Deacon Chuck knew about my struggle and made me an offer: “I’ll give you a money back guarantee. There will be a Catholic Charismatic conference in Albuquerque, NM, go check it out. If you don’t like it, I’ll give you your money back.” I never heard of anything Catholic Charismatic until then. And I don’t know what hit me, I took Chuck up on it. That was about 25 years ago. At the conference, there were three or four thousand people praising God. I was drawn in. Their music, preaching, praying in tongues, and Mass captivated me. It was really something - I’d never seen Catholics doing THIS before! But now I know that our Pope supports Catholic Charismatic Renewal. God healed my anger at that conference and I became very hungry for God and His Word. During breaks, I went to their book sale and wanted to buy every book there. They also had the Baptism in the Spirit, so I went with all the newbies to receive it. The guy next to me went down to rest in the Spirit. I wanted to get a doctor right away! But I was told not to worry because this was OK. As for my experience when I was prayed over, the Holy Spirit came alive for me, though I must admit that I focused on digging my toes and heels into my shoes to stay upright. I know that it’s not a sign of weakness to rest in the Spirit – people who do obviously experience so much peace!
Mass came alive for me afterwards, I was no longer just going through the motions of Catholic aerobics. Especially the Eucharist became very personal for me. I remember getting carried away at the first Mass after my first conference – when they said “peace be with you”, I’ve grabbed the lady next to me and gave her a hug. Oh, but she didn’t recognize where I was coming from!
You know, in my pew at church, I used to just expect to be fed and was never into stepping out and feeding others. But God has ways of moving me. He gave me courage. Now I am starting to venture out at my church of St. Dominic. I joined a book club and other small groups and am hoping to bring a Life in the Spirit Seminar to that church soon.
The praise and worship at the church of the Holy Apostles energizes me for the rest of the week, especially when the world beats me up. After the praise and worship, I can go back and fight a good fight again. People here became like my family, like my brothers and sisters.

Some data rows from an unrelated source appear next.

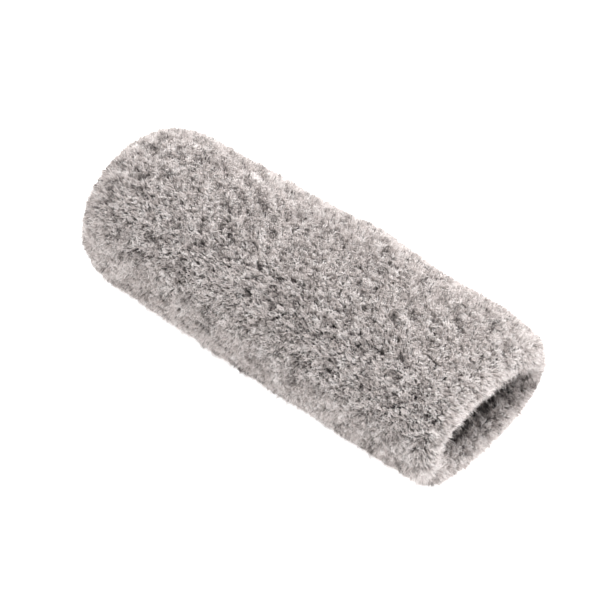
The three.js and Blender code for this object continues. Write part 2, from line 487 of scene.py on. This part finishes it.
def make_elastic():
    """A flat band with fine ribs along it."""
    start = FOLD - ELASTIC_INSET - ELASTIC_WIDTH
    end = FOLD - ELASTIC_INSET
    top = BACKING + GAP
    across = np.linspace(start, end, ELASTIC_RIBS * 6 + 1)
    wave = RIB_HEIGHT * np.cos((across - start) / ELASTIC_WIDTH * ELASTIC_RIBS * 2 * math.pi)
    profile = [
        *zip(across, top + ELASTIC_THICKNESS - RIB_HEIGHT + wave),
        *zip(across[::-1], top + RIB_HEIGHT - wave[::-1]),
    ]
    piece = sewn("hem_elastic_band", profile, SIDES)
    weld(piece)
    return piece


# ---------------------------------------------------------------- threads

YARN_SIDES = 6
STEPS_PER_STITCH = 22
ROUND = 2 * math.pi * 0.985  # a seam's thread stops just short of where it began


def yarn(name, path, radius):
    """A thread of two plies twisted along a path of points in millimetres."""
    step = unit(np.gradient(path, axis=0))
    side = unit(np.cross(step, np.array([0.31, 0.53, 0.79])))
    other = np.cross(step, side)
    travel = np.concatenate([[0], np.cumsum(np.linalg.norm(np.diff(path, axis=0), axis=1))])
    points = []
    faces = []
    sides = YARN_SIDES
    for ply in range(2):
        twist = travel / (radius * 6) * 2 * math.pi + ply * math.pi
        centre = path + 0.5 * radius * (
            np.cos(twist)[:, None] * side + np.sin(twist)[:, None] * other
        )
        for k in range(sides):
            a = 2 * math.pi * k / sides
            ring = centre + 0.55 * radius * (math.cos(a) * side + math.sin(a) * other)
            points.append(ring)
        for i in range(len(path) - 1):
            for k in range(sides):
                n = (k + 1) % sides
                first = (ply * sides + k) * len(path) + i
                second = (ply * sides + n) * len(path) + i
                faces.append((first, second, second + 1, first + 1))
        ends = [(ply * sides + k) * len(path) for k in range(sides)]
        faces.append(tuple(ends[::-1]))
        faces.append(tuple(end + len(path) - 1 for end in ends))
    return mesh_piece(name, np.concatenate(points), faces)


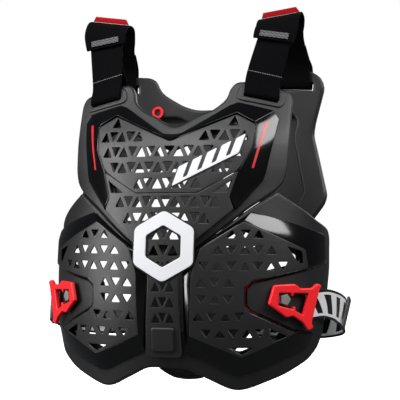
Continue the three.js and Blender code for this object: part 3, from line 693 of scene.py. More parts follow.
def add_node(tree: bpy.types.NodeTree, kind: str, settings: dict | None = None,
             links: dict | None = None) -> bpy.types.Node:
    """Add one node.

    Args:
        tree: The node tree.
        kind: The node's type name, without ShaderNode.
        settings: Values by property name, or by input name or number.
        links: Output sockets by input name or number.

    Returns:
        The new node.
    """
    node = tree.nodes.new(f"ShaderNode{kind}")
    for key, value in (settings or {}).items():
        if isinstance(key, str) and hasattr(node, key):
            setattr(node, key, value)
        else:
            node.inputs[key].default_value = value
    for key, source in (links or {}).items():
        tree.links.new(source, node.inputs[key])
    return node


def started(name: str) -> tuple[bpy.types.Material, bpy.types.NodeTree, bpy.types.Node]:
    """Start a material.

    Args:
        name: The material's name.

    Returns:
        The material, its node tree and its main shader.
    """
    material = bpy.data.materials.new(name)
    material.use_nodes = True
    tree = material.node_tree
    return material, tree, tree.nodes["Principled BSDF"]


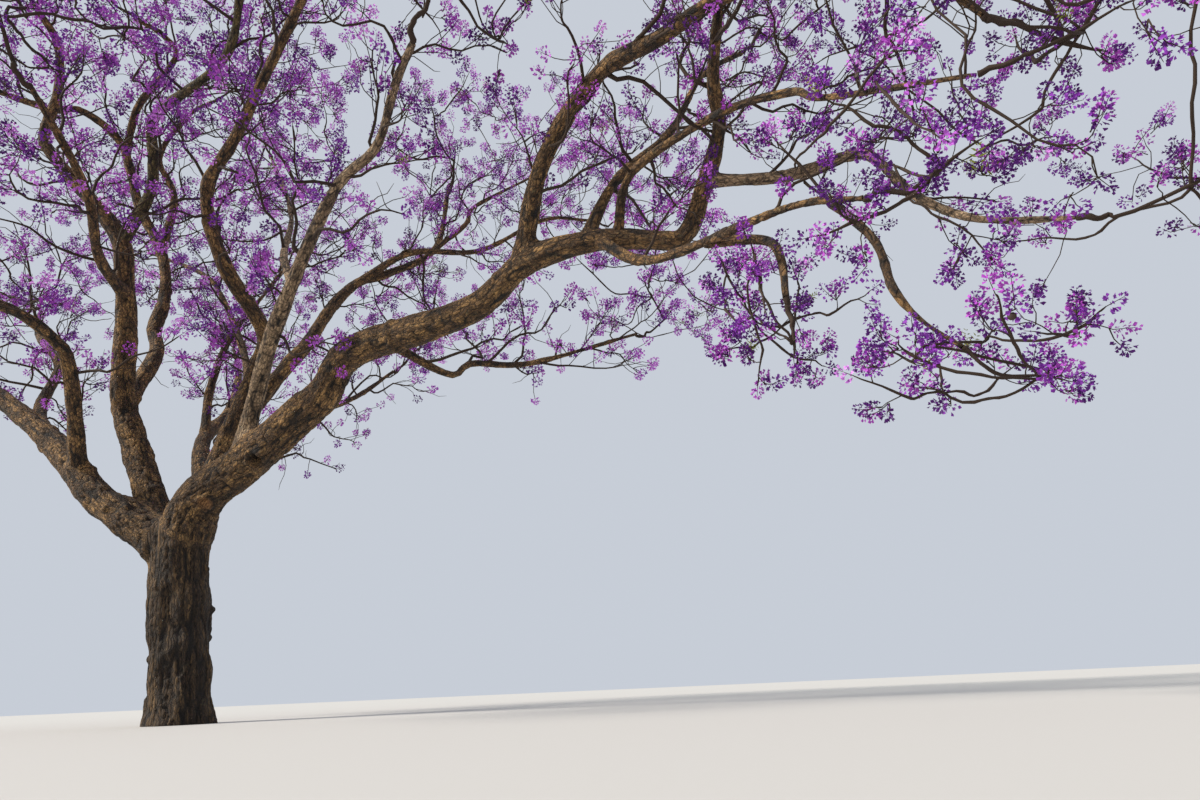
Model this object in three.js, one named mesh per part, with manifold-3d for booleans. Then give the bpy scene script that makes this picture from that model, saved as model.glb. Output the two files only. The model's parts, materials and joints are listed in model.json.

My prayer life has changed dramatically too. I like to practice Lectio Divina when I read the Holy Scripture every morning. The Holy Spirit makes the scriptures come alive for me, He teaches me about their meaning. I become free when I pray, it’s like a conversation with God, well beyond the limits of formalized prayers like Our Father and Hail Mary that I learned in my childhood. I also like to go to Perpetual Adoration at 3:0 A.M.
I still get angry at times when I get stuck in traffic, or just because the world is a mess. But I don’t hold onto my anger anymore. Instead, I pray, asking the Lord to free me from it. I no longer give angry gestures but pray for people who cut me off in traffic. I have matured and progressed in the way I handle this now. My life just keeps growing with the Lord and I’ll probably keep at it until I grow old and die.
So, I did not ask Chuck for my money back. My life has changed radically for the better and I am grateful for it.